As we discussed the concept of the first 100 days and how important they are, my business coach noted that, once the plan is written, focus on the next three months and get that plan going. Wonderful advice.

At Nexstar, each department head created a 100-day plan as it relates to accomplishing his or her budget and business plan. No five-year starry-eyed visions into the glorious future. Let’s all agree on first things first, put them in writing, make our commitments public and then get after it. I like that.

Your First 100 Days

Let’s get back to why your budgets and business plans never came to life and were not accomplished. Did you detail the actions you needed to take 100 days at a time, put them up on the wall and work each day to knock the items off your list? Once done, did you then create a new 100-day plan and repeat your success? Or did you just write everything you wanted to accomplish on paper, put it in a notebook and then go to work each day? 

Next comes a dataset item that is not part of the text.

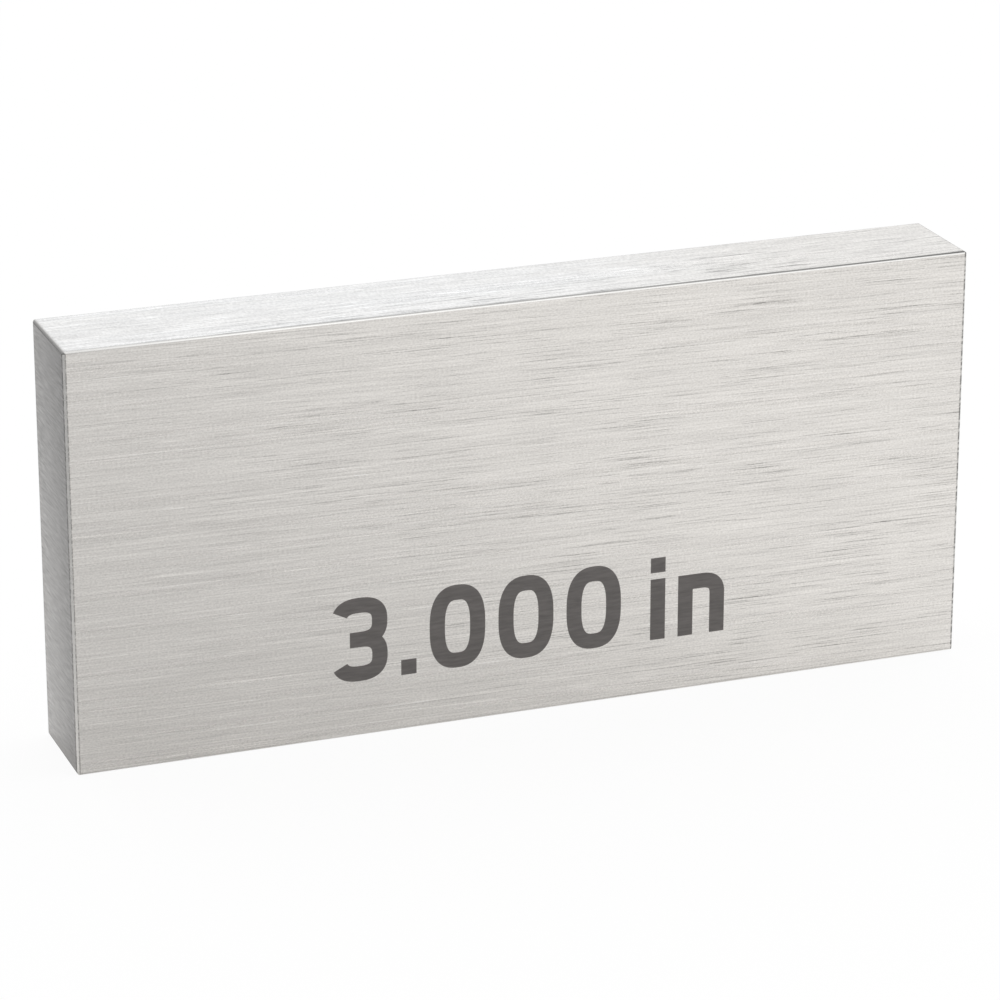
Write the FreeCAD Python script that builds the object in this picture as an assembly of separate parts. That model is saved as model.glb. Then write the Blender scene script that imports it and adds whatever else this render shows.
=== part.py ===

Did you share your business plan and budget with your staff and get their buy-in and enthusiasm? Did you have managers detail their 100-day plan for their areas of influence in your company? Or did you not even share the budget with them?

Don’t feel bad. That is how 90 percent of the world does it.

The great news is that in 2012, it can all change. The table on page 30 is a simple way to organize your to-dos.

Think about your business as a 100-day-at-a-time organization. Keep goals specific and measurable, and don’t try to do too much. You’ll be well on your way to accomplishing your budget and business plan 100 days at a time.